Internet / TV Comedy

Last month saw the 35th anniversary of Red Dwarf. For someone who vaguely left organised fandom a few years back, I seem to still do an awful lot of writing about the show. What can I say? I fell in love with it when I was 13, and I still indulge in an awful lot of nasty habits which started around that age.

I also wrote for Dwarf fan site Ganymede & Titan between 2003 and 2020, which is a quite startlingly long time. One day in the mid-2000s – the exact year escapes me – my co-conspirator Ian Symes and I decided to take a trip to that great concrete block, since demolished, that was Birmingham Central Library. There, they had an almost-complete set of Radio Times issues, which we set to photocopying with aplomb. We had all kinds of plans.

Those plans never really came to fruition, because of course they didn’t, this is me we’re talking about. But in 2012, I came across that stack of photocopies, and thought it was worth posting one of them on its own – the original Radio Times capsule for the very first episode of Red Dwarf, “The End” (TX: 15/2/88).

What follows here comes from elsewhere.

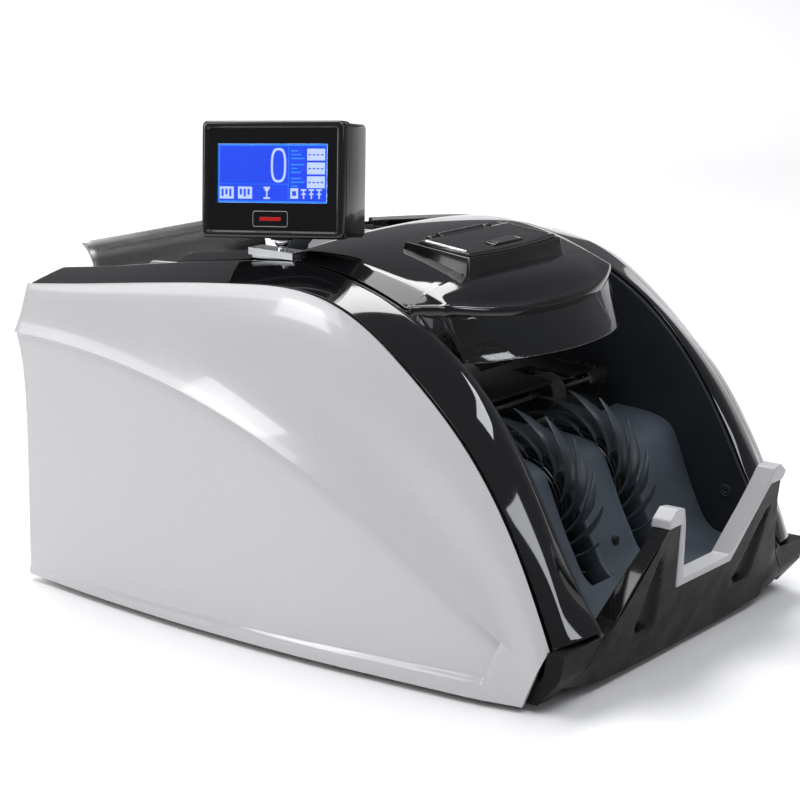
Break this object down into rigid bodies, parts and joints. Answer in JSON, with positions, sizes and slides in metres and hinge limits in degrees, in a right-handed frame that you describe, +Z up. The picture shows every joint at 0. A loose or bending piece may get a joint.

As well as the capsule itself, I also posted the full Radio Times page for that day:

Full Radio Times page for the 15th February 1988, featuring the first episode of Red Dwarf

And there that scan sat on Ganymede & Titan, quietly causing no bother, until the 35th anniversary. When Rob Grant tweeted the image, followed shortly by the official Red Dwarf site using it, as part of a hopeful message about there being more Red Dwarf in the future. And it’s definitely, 100% the same image – it matches my scan perfectly.

Shot of reddwarf.co.uk with my image

Which I find very strange. Not because of any ludicrous idea that I own copyright to the image or anything. I just find it intensely weird that my love of the show has gone from squinting at it on an old black and white telly in my bedroom in 1994, to rummaging through Radio Times back issues in the mid-2000s, to something that I dug out suddenly being randomly used as part of an official announcement about the show.

The thing I never could have predicted when I was 13, is that you truly can become part of what you love. A tiny, tiny part, maybe. But sitting in my bedroom, that idea didn’t even cross my mind. Millions of people watched Red Dwarf, how would anything I ever did ever be noticed?

But fandom does weird things. It turns millions of people into just a few. And it ends up having bizarre, unpredictable effects. Even after years of this stuff – interviewing Doug Naylor, appearing in fan films which got an official release, Ganymede & Titan being mentioned in DVD commentaries – I’ve never quite got used to it.

Mind you, I’m still not entirely sure how I ended up directing BBC One on a Saturday night, either.